The player has a wire cutter to cut wire traces, a pair of pliers to pick up, move and drop parts, and a soldering iron to connect parts to the board. He/she can also use a fire extinguisher to put out a part that is overheating. When told to "cut out" parts, the player must remove the part from the board and replace it with a wire trace. When told to "replace" the part, the player must note the shape and color of the part being removed, and connect another part that is either the same shape or the same color. (Once the relationship between old and new part is known, that pattern remains in effect for the remainder of that circuit board.) Connecting an incorrect part or placing the part in the wrong place will cause the bomb's timer to speed up, while cutting out more than one part at a time or allowing a part to overheat will sound an alarm and eventually lead to the player being permanently locked out of the segment. (On the highest difficulty, allowing a part to overheat causes the bomb to explode, instantly ending the game.)

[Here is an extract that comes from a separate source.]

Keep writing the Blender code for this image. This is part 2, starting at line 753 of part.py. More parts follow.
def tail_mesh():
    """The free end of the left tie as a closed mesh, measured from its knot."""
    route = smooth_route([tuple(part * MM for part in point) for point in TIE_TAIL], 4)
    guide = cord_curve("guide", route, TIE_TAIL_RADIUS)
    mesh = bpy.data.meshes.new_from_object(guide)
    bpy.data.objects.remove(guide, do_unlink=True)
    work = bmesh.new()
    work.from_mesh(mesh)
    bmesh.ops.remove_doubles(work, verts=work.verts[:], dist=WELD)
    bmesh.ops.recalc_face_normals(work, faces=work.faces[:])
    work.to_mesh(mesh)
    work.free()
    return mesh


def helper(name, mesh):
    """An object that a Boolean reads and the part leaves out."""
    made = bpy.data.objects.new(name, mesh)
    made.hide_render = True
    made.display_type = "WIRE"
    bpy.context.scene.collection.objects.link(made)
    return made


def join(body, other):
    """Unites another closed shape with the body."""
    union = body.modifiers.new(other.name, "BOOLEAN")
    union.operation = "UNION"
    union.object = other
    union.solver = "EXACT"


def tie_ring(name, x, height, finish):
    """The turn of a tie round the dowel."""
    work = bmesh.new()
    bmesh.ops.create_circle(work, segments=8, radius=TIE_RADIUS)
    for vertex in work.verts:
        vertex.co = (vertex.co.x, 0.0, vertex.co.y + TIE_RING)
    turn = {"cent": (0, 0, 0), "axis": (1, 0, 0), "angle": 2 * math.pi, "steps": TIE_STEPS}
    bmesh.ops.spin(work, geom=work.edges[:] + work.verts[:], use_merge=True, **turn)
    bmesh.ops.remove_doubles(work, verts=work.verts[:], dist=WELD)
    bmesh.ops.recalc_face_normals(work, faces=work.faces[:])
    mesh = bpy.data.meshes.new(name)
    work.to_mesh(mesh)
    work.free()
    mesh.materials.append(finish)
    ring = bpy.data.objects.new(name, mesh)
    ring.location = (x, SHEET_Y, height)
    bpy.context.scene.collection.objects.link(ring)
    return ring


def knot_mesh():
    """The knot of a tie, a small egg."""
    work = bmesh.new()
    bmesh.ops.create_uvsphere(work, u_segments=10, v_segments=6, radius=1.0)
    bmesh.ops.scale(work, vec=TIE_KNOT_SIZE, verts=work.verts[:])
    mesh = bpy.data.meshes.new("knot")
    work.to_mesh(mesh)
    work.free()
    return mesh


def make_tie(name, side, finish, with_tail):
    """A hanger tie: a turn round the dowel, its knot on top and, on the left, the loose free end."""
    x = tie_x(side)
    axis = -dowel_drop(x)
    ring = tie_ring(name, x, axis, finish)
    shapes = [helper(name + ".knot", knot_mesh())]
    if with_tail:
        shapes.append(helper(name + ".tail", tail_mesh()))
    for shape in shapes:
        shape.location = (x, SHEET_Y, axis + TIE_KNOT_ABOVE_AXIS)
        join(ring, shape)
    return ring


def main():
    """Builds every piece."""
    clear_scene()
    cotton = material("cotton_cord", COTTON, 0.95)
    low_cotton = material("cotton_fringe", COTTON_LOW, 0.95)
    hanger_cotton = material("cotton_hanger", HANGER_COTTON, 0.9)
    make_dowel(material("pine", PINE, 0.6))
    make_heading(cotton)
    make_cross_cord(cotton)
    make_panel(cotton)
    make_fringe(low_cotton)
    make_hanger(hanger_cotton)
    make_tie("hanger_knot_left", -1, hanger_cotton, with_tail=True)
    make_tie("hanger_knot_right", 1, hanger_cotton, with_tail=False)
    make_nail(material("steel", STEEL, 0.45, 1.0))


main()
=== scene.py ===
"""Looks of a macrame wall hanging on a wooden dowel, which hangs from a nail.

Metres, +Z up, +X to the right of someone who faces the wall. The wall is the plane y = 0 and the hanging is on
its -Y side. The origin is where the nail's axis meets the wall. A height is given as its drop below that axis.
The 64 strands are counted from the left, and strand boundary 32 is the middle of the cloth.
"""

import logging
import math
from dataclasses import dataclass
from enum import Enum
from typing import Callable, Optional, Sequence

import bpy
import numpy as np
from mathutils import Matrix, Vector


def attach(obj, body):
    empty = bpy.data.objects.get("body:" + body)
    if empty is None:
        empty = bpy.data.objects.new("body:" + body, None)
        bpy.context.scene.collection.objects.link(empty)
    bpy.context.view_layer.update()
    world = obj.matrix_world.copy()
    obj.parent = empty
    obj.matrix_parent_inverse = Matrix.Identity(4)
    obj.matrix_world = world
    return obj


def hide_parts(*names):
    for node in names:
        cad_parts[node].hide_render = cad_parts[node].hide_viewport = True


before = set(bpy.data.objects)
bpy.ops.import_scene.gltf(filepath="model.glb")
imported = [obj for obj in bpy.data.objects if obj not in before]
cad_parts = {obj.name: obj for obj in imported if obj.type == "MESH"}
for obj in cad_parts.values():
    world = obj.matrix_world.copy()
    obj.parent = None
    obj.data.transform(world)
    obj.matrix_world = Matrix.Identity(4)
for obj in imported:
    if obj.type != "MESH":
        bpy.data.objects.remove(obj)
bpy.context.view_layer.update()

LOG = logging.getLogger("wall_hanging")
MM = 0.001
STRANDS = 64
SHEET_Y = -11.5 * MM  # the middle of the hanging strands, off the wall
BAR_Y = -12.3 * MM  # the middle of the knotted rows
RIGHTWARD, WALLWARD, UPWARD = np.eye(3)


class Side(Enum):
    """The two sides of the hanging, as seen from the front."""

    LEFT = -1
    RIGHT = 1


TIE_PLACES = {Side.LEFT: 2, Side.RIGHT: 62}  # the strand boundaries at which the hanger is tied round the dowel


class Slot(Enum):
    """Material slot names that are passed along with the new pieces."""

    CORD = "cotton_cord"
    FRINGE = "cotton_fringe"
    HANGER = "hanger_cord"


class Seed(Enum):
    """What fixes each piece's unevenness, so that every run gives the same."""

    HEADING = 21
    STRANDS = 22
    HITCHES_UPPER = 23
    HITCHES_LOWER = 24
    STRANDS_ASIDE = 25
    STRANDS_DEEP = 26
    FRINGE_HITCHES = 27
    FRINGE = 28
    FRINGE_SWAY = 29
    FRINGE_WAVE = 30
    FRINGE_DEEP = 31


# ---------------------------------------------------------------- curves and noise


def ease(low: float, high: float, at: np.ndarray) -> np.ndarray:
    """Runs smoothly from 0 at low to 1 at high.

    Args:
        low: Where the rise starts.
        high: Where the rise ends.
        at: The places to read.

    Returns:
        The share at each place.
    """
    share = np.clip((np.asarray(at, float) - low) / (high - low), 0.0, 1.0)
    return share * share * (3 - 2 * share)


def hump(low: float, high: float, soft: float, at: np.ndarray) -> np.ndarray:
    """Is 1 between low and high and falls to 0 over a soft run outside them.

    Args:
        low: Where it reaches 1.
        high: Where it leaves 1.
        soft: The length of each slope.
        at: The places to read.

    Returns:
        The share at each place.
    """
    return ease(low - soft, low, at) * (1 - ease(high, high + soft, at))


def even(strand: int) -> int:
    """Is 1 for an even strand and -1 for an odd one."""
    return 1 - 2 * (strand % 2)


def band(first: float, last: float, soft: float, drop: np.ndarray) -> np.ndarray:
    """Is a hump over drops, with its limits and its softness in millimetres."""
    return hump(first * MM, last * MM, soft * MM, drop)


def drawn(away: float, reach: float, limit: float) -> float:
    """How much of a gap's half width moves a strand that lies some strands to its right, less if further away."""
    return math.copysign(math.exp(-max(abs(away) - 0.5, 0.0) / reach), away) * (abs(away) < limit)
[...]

If the player successfully replaces or removes all of the indicated parts on a circuit board, that segment will change to either a lit or a darkened square, indicating whether that segment is part of that digit. The player can strategically choose which segments to operate on to minimize the number of boards he/she must complete in order to guess the code. If the player guesses the code correctly, the bomb is defused and the player is called a hero. If time runs out or the player enters the wrong code, the bomb explodes and destroys the building.

==Concept==
Bomb Squad is essentially a variant on several different "guess the number" puzzle games. It was heavily inspired by the 1974 movie Juggernaut, and used "Juggernaut" as a working title.

==Reception==
Videogaming and Computer Gaming Illustrated said "there's no disputing its quality; the audience for which it was designed will have a field day."

Videogiochi considered the voice features part of what made the game successful.

Dick Blomberg of Joystick gave the game a rating of 4.

Video Games said that "defusing bombs, imaginary or otherwise, may not be everyone's idea of a good time."

Video and Computer Gaming Illustrated said that "This is the kind of game Reactor should have been."

Creative Computing Video & Arcade Games said that "I hesitate to call Bomb Squad a game, since it is more of a puzzle. Patience, skill, a good memory and steady hands are essential for completing this game."

Tilt felt that the theme was original but the game itself was not interesting.

Electronic Games 1983 Software Encyclopedia gave the game an overall rating of 10.